Interview mit Anne Kamau, WTO-Verhandlerin Kenias in Genf

 

Frau Kamau, was ist der Unterschied zwischen Bauern in Deutschland und in Ihrer Heimat?

Bauern in Deutschland sind reich, und sie bekommen viele Beihilfen. In Kenia sind sie sehr, sehr arm und kriegen keinerlei Unterstützung vom Staat. In Deutschland sind auch die Bauernhöfe viel größer, es scheint keine wirklich kleinen Farmen zu geben. Bei uns sind die Farmen sehr klein, manchmal nur einen halben Hektar groß, und da lebt eine Familie mit drei oder vier Kindern, mit Kühen... Verstehen Sie? In Kenia ist die Landwirtschaft ein Mittel zum Überleben, es geht nicht darum Gewinne zu machen so wie in Deutschland. Die Farmer hier im Norden, die haben wirklich Geld, manche könnten sogar ohne Landwirtschaft auskommen. Unsere Bauern dagegen sind völlig abhängig vom Ertrag ihrer Felder, ohne ihn können sie nicht überleben.

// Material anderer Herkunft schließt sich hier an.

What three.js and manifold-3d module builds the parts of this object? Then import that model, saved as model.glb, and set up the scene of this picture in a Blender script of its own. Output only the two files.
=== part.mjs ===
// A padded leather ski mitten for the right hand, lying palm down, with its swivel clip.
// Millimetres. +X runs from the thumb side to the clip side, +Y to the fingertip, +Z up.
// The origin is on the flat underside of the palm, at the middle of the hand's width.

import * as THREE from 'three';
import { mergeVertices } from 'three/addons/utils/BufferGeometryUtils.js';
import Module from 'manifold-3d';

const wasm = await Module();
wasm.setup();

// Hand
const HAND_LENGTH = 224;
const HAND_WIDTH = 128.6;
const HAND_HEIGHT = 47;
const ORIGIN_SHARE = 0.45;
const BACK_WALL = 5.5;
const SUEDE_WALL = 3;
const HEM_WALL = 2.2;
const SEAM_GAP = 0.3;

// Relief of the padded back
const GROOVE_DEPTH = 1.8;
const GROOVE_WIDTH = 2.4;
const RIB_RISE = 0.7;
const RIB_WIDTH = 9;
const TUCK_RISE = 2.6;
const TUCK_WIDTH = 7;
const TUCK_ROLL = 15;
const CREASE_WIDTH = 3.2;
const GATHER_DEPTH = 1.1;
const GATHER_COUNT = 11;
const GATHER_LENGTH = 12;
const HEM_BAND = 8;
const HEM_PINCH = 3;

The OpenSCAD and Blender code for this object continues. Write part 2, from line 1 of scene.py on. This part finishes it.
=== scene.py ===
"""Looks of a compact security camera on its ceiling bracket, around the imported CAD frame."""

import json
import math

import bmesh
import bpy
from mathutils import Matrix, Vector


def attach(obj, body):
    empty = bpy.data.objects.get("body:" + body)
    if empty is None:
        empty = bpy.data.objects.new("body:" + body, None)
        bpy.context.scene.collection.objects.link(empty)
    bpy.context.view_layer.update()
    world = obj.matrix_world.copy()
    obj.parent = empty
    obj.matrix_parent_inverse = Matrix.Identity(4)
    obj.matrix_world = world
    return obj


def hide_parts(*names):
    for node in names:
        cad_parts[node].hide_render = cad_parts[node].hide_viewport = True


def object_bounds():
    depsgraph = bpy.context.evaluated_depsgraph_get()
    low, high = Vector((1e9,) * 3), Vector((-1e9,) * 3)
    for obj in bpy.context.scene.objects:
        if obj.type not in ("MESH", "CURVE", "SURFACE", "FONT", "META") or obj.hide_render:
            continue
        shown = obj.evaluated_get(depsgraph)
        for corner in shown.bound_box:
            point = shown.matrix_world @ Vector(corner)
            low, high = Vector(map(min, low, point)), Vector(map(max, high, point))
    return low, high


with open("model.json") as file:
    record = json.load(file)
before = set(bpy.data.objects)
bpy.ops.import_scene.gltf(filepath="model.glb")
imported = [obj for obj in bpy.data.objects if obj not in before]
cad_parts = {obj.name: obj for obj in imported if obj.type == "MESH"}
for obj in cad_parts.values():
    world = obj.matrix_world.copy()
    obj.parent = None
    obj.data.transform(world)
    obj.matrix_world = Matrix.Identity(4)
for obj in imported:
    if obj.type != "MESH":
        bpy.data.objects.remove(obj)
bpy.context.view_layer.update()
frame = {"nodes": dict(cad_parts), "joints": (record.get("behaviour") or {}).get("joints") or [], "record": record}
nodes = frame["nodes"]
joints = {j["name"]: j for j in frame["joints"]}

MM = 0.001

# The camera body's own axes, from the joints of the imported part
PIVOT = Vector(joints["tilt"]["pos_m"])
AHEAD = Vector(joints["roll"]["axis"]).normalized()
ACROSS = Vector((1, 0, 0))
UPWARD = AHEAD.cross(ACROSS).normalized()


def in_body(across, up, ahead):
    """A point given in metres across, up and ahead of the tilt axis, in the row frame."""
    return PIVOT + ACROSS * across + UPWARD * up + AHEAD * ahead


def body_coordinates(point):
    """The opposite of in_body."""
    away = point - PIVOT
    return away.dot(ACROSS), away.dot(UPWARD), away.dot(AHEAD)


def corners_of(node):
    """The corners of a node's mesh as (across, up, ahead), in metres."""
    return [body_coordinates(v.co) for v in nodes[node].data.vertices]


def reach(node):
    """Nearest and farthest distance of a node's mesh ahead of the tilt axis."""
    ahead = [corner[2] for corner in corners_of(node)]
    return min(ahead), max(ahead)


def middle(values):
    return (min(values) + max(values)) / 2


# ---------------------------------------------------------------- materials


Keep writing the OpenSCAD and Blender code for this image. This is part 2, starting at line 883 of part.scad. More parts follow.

Was halten Sie von der Agrarpolitik der Europäischen Union?

Zuallererst ist es wichtig zu realisieren, dass jede Unterstützung, die die Bauern bekommen, den Wettbewerb verzerrt. Wenn Sie ihnen Geld geben, so ist das ein schlechter Anreiz, weil ihnen das einen Vorteil gegenüber Farmern in Entwicklungsländern verschafft. Das gilt auch für Subventionen, die zur Grünen Box (für Umwelt- und Naturschutzmaßnahmen) gerechnet werden. Es gibt keinerlei Kontrolle, ob diese Subventionen dann nicht doch zur Produktion benutzt werden.

Gibt es Ihrer Meinung nach überhaupt Subventionen, die gerechtfertigt sind?

Ja, Subventionen aus der Grünen Box. Aber nur, wenn strenge Kriterien dafür entwickelt werden, die garantieren, dass die Grüne Box auch wirklich grün ist. Bis jetzt sind die Boxen nicht klar definiert und verschieben sich ständig. Das kann dazu führen, dass wettbewerbsverzerrende Subventionen in der Grünen Box landen.

Was ist gut an der Welthandelsorganisation, was müsste verändert werden?

Wir müssen am Verhandlungsablauf im Agrarbereich etwas ändern. Alle Mitgliedsstaaten müssen in die Entscheidungsfindung einbezogen werden. Und wir müssen versuchen, das Doha-Mandat (der WTO-Ministerkonferenz 2001 in Doha, Katar) zu erfüllen und einen fairen Weltagrarhandel zu erreichen.

Was sind Ihre Ziele für die kommenden Verhandlungen in der WTO?

Wir wollen einen Konsens, dass die Agrarbeschlüsse "pro Entwicklung" sein sollen. Das heißt, wir müssen in der Lage sein unseren Landwirtschaftssektor am Leben zu erhalten und ihn produktiver und wettbewerbsfähiger machen. Er ist unser wichtigster Wirtschaftszweig, der über 80 Prozent des Bruttosozialproduktes einbringt. Unsere Bauern müssen ein Einkommen haben und ihre Familien ernähren können.